Mullaney might also draw inspiration from critical media studies and digital sociology/anthropology to examine phenomena around input methods and systems. In particular, linguist Gretchen McCulloch’s work in Because Internet: Understanding the New Rules of Language examines how people “invent” languages with online technologies. For example, an interesting aspect of the hypography of Chinese input is how people circumvent censorship by using input shortcuts and homophones, part of the predictive feature of input software. It would be illuminating to see the living and evolving nature of technology until user preferences and practices become integral to the technology itself. Like many Chinese computer users, I use Hanyu Pinyin to type Chinese every day, not because of speed or optimal compatibility between software and hardware design, but due to a language instinct technologically cultivated into an embodied “no-brainer” of human-computer interaction. Human adaptation makes the quest for innovation so captivating, and needs to be a part of the history of technology. I enjoyed reading this book and am never tired of the intricacies of technical inventions grounded in their historical and social background, but as a historian, I would like to see all the details present a more coherent story, which this book falls short of.
- Microsoft IME means Microsoft Input Method Editors.
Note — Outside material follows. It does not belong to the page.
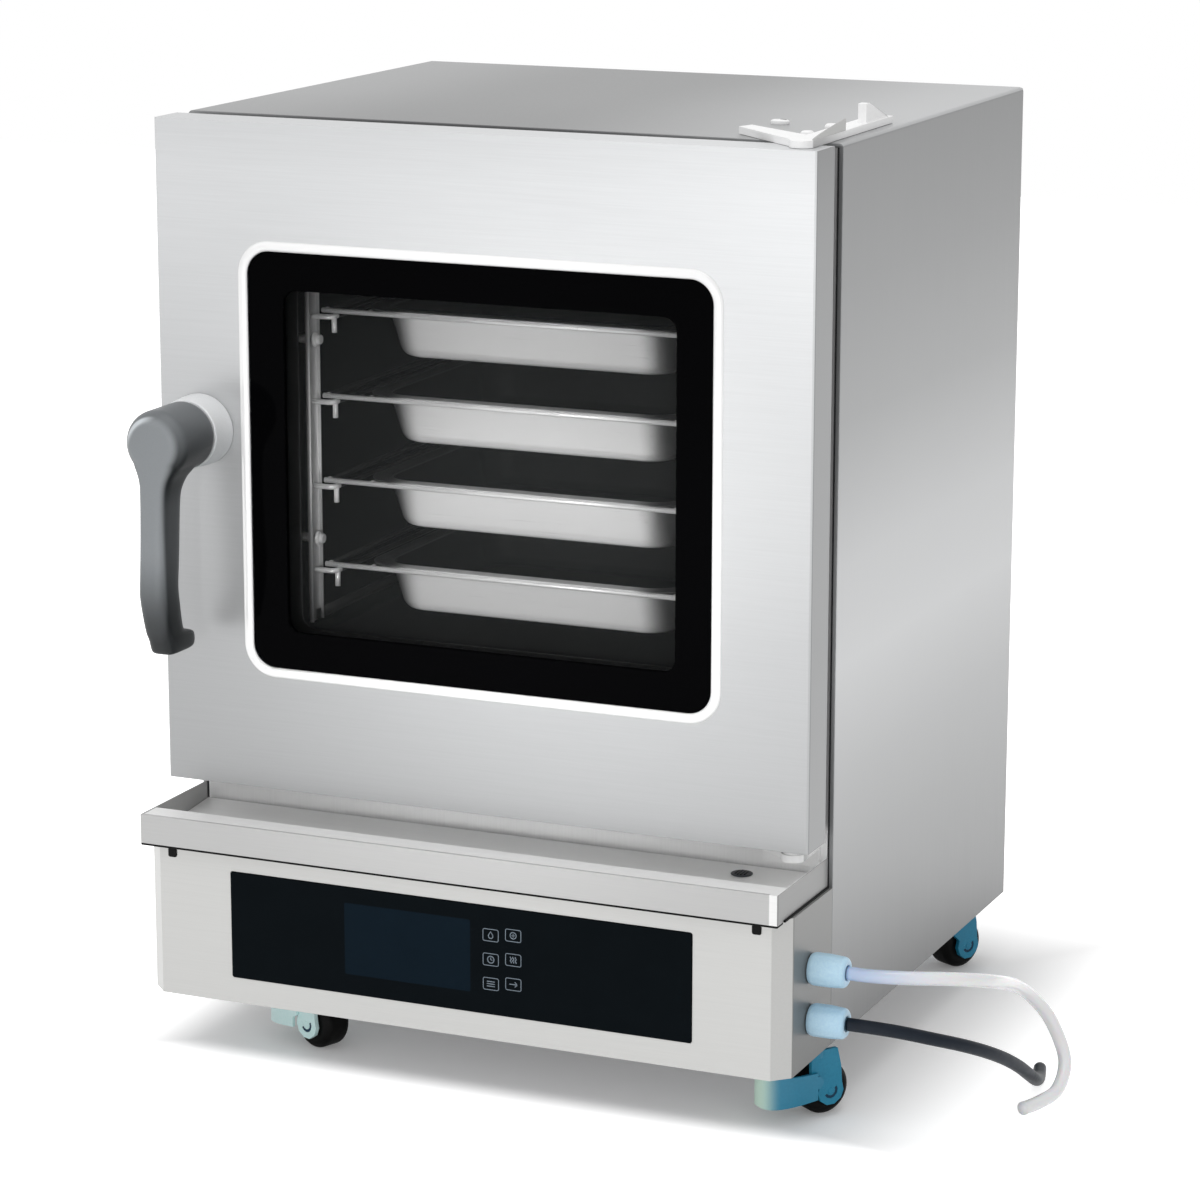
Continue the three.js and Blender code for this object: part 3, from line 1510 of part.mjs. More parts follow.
add(cabinet, "latch_keeper", latchKeeper(), plainSteel);
add(cabinet, "top_hinge_bracket", topHingeBracket(), castMetal);
add(cabinet, "bottom_hinge_bracket", bottomHingeBracket(), castMetal);
add(cabinet, "drip_tray", dripTray(), brushedSteel);
add(cabinet, "control_housing", controlHousing(), brushedSteel);
add(cabinet, "control_glass", controlGlass(), panelGlass);
add(cabinet, "display_module", displayModule(), screenBlue);
add(cabinet, "control_board", controlBoard(), boardGreen);

[["left", -plugX], ["right", plugX]].forEach(([side, x]) => {
  const plug = add(cabinet, `housing_plug_${side}`, housingPlug(), blackPlastic);
  plug.position.set(x, -housingDepth, base + plugLevel);
});

const wheelSets = [
  ["front_left", frontCasterLeftX, casterFrontY],
  ["front_right", frontCasterRightX, casterFrontY],
  ["rear_left", casterLeftX, casterRearY],
  ["rear_right", casterRightX, casterRearY],
];
wheelSets.forEach(([place, x, y], i) => {
  const plate = add(cabinet, `caster_mount_${place}`, casterMount(), plainSteel);
  plate.position.set(x, y, 0);
  const swivel = new THREE.Group();
  swivel.position.set(x, y, 0);
  swivel.rotation.z = THREE.MathUtils.degToRad(casterAnglesDegrees[i]);
  add(swivel, `caster_fork_${place}`, casterFork(), tealPlastic);
  const wheel = add(swivel, `caster_wheel_${place}`, casterWheel(), wheelRubber);
  wheel.position.set(casterTrail, 0, wheelRadius);
  if (y === casterFrontY) add(swivel, `caster_pedal_${place}`, casterPedal(), tealPlastic);
  cabinet.add(swivel);
});

// The origin is the middle of the footprint of everything but the glands and the two cords.
cabinet.updateMatrixWorld(true);
const footprint = new THREE.Box3().setFromObject(cabinet, true);
const middle = footprint.getCenter(new THREE.Vector3());
cabinet.position.set(-middle.x, -middle.y, -footprint.min.z);

const cords = [
  ["water_gland", "water_hose", waterGlandLevel, hoseRadius, hoseRouteShares, hoseStepCount],
  ["cable_gland", "power_cable", cableGlandLevel, cableRadius, cableRouteShares, cableStepCount],
];
cords.forEach(([cap, line, level, radius, routeShares, stepCount]) => {
  const mesh = add(cabinet, cap, gland(radius + seatGap), glandPlastic);
  mesh.position.set(halfWidth, glandY, base + level);
  const material = line === "water_hose" ? hosePlastic : cableRubber;
  add(cabinet, line, cord(routeShares, base + level, radius, stepCount), material);
});

export default cabinet;
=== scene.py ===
# %% [markdown]
# # A steaming cabinet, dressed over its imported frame
#
# The frame is the solid model of the cabinet, with one body for each thing that moves: the door,
# its handle, four shelves, the fan, the casters and their brake pedals. This lesson gives every
# surface its finish, and rebuilds the pieces whose roundness flat facets cannot show.

import math
from functools import partialmethod

import bmesh
import bpy
import numpy as np
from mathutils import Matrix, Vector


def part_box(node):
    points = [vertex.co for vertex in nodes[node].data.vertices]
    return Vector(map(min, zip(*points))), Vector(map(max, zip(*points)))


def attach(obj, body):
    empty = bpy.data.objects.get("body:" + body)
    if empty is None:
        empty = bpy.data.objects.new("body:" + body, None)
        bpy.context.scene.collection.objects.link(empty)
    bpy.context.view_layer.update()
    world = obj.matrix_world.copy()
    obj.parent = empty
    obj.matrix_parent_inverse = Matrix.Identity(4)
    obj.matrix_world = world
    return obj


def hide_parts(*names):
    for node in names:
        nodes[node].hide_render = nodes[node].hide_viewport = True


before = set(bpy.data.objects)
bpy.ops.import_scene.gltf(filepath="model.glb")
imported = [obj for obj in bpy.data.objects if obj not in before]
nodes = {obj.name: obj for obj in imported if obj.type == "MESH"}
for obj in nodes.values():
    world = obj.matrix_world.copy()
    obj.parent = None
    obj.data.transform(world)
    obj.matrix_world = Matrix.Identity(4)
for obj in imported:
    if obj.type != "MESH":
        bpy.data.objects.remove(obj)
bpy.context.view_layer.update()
scene = bpy.context.scene

# %% Measure the frame
MM = 0.001
SIDES = ((-1, "left"), (1, "right"))


def corners_of(node):
    """The lowest and the highest corner of a node, as two arrays."""
    return [np.array(corner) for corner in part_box(node)]


SHELL_LOW, SHELL_HIGH = corners_of("outer_shell")
FRONT, BASE = SHELL_LOW[1:]
CABINET_TOP = SHELL_HIGH[2]
HALF_WIDTH = (SHELL_HIGH[0] - SHELL_LOW[0]) / 2
MIDDLE = SHELL_HIGH[0] - HALF_WIDTH
BASE_MM, TOP_MM = BASE / MM, CABINET_TOP / MM


def in_frame(places):
    """Millimetres from the shell's middle, its front and the floor, into the frame's metres."""
    return np.array(places) * MM + [MIDDLE, FRONT, 0]


def added(name, data):
    """A new object in the scene."""
    made = bpy.data.objects.new(name, data)
    scene.collection.objects.link(made)
    return made


print("shell", round(2 * HALF_WIDTH / MM), "mm wide,", round(TOP_MM - BASE_MM), "mm high")

# %% [markdown]
# ## Camera
#
# The camera stands well to the right of the front, a little above the top, and so far away that
# its long lens keeps the edges nearly parallel. Its place is given as an angle round the cabinet,
# an angle above the floor and a distance.

# %% Place the camera
AZIMUTH = math.radians(23.52)
ELEVATION = math.radians(13.2)
ROLL = math.radians(-0.05)
DISTANCE = 3.8022
LENS = 120.82
TARGET = np.array([MIDDLE + 0.02672, FRONT + 0.15, BASE + 0.35241])

level = math.cos(ELEVATION)
backwards = np.array([math.sin(AZIMUTH) * level, -math.cos(AZIMUTH) * level, math.sin(ELEVATION)])
camera_data = bpy.data.cameras.new("camera")
camera_data.lens = LENS
camera_data.sensor_width = 36
camera_data.sensor_fit = "HORIZONTAL"
camera = added("camera", camera_data)
camera.location = TARGET + DISTANCE * backwards
camera.rotation_euler = (math.pi / 2 - ELEVATION, ROLL, AZIMUTH)
scene.camera = camera
print("camera at", [round(v, 3) for v in camera.location])

# %% [markdown]
# ## Shader maths
#
# Materials are easier to read as formulas than as wires. This class holds one output socket, and
# each operator on it adds the Math node that does the sum. Colours go through Mix nodes, because a
# Math node would turn them grey.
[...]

- Sinotype is an input method invented by Samuel Hawks Caldwell. With support from the Carnegie Foundation and U.S. Army Quartermaster Corps, Caldwell developed a method of simplifying the keyboarding of the keystrokes that make up Chinese characters so Chinese could, for the first time ever, be “typed” on a standard QWERTY keyboard.
- The author provides an explanation of hypography in the introduction. Hypo means “below” or “beneath,” indicating that there is another layer of register “below” the script of input. For example, if I type “dian nao”, there is a mechanism underneath to “translate” or help me to select the correct characters from a list, and showing the output as “电脑” (computer).
- Including a keyboard that has 78 keys; and a prototype machine which resembles a type printing machine used in the 19th century.